Well im looking to get multis and Degus, maybe even some Harvest mice. Y'know, the little more exotic rodents. But damned if i can find them! lol 
Got my first Chinchilla after a wee bit of searching as i didnt want to get one from a pet shop, found a lovely gal in Edinburgh who breeds them and got a little female ebony. Now i just need to find her a friend and even thats turning out to be a problem. 
Id love a Gambian pouched rat one day but im sure that'll be like finding the Holy Grail up here!
So where o where are all the breeders of lovely little rodents in Scotland? Will i really have to go all the way to England to get what wee beasties i want? Surely not!


----------



## Grumpymouth (Jun 28, 2007)

I've often told people that the only way I've seen some parts of the UK is by travelling there to pick up animals!!! :lol2:

I got my Gambian, Ben, from Bristol (I met LouLou there, who came up from Devon), and my cane toads in Newport and Northampton (separate occasions) so you may have to travel I'm afraid. 

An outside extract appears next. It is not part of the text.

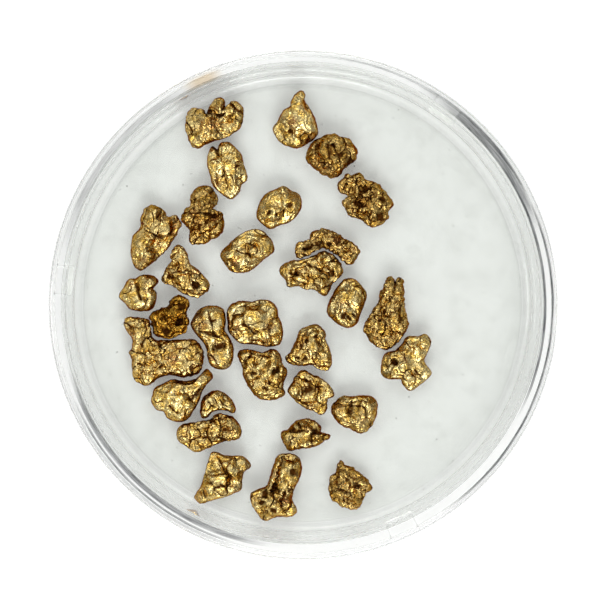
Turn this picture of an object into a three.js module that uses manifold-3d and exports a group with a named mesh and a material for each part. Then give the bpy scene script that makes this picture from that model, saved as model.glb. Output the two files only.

But it's worth it. To be honest, the travelling will be stressful for a small mammal, my Ben had a full day of travelling and looked to be about at his wits' end when I finally got him home. But they do settle down. 

For pouched rat breeders, the ones I know of are in Devon and Gloucestershire - I haven't heard of any in Scotland or even in the north of England. Good luck! :2thumb:


----------



## Zak (Jan 7, 2008)

Im pretty sure the garden centre come pet shop in Cupar had some degu's when i last went down. Perhaps go in and enquire, they may be able to get you other stuff aswell. Best of luck with search though does seem Scotland is a little barren in regards to exotic shops.


----------



## DiegotheDestroyer (Sep 16, 2008)

You can get Degus in Coatbridge, but it would be a trek for you


----------



## madasafish (Sep 12, 2005)

http://www.reptileforums.co.uk/food-classifieds/190162-multis-sale-fife-scotland.html

send a PM if you are interested. I hope to have pigmy mice soon. cheers


----------



## daikenkai (May 24, 2007)

Pm'd! :2thumb:

Thanks for the advice everyone, id be willing to travel to get what i want, just worried about the stress levels as it'd have to be a train journey. 
What i REALLY want is African Pygmy Dormice but that seems like it'd definately be a journey. 
It'll be a while before i can get a Pouched rat but that gives me plenty of time for research!


----------



## daikenkai (May 24, 2007)

Well im going down to nottinghamshire next week to pick up a Great Dane pup for my mum as shes missing having a Dane around. So if anyone knows of someone in the area with lovely wee beasties, Let me know!


----------



## farmercoope (Aug 19, 2008)

Ooo theres an amazing exotic reptile and mammal shop in Nottingham, on toton roundabout next to the garden centre, contact Lucy_ on here she works there! its a great place they have skunks and everything! lol


----------



## adamntitch (Jun 17, 2007)

ok av got multis here if all esle fails the aquatic centre shop in edinburgh has pyigmy (sp) dormice in 50.00 a trio tho and pah have degus 25.00 each lol

2 are shops tho altho the aqautic centres not a bad place very well set out and animals cared for great


----------



## daikenkai (May 24, 2007)

ooo really? Im really wanting dormice though, definately. Got a wee setup here that'd be perfect! 
Ill bear that shop in mind. TA! :2thumb:


----------



## adamntitch (Jun 17, 2007)

no problem if you need more info p.m spit on here as shes one of the head people there


----------



## daikenkai (May 24, 2007)

Just thought id add if anyones interested im going down to Glapwell to pick up a puppy and ive arranged to meet angeldog off here to buy a couple of harvest mice. There another 2 going if any Scots want them! Just geez a PM if youre interested.


----------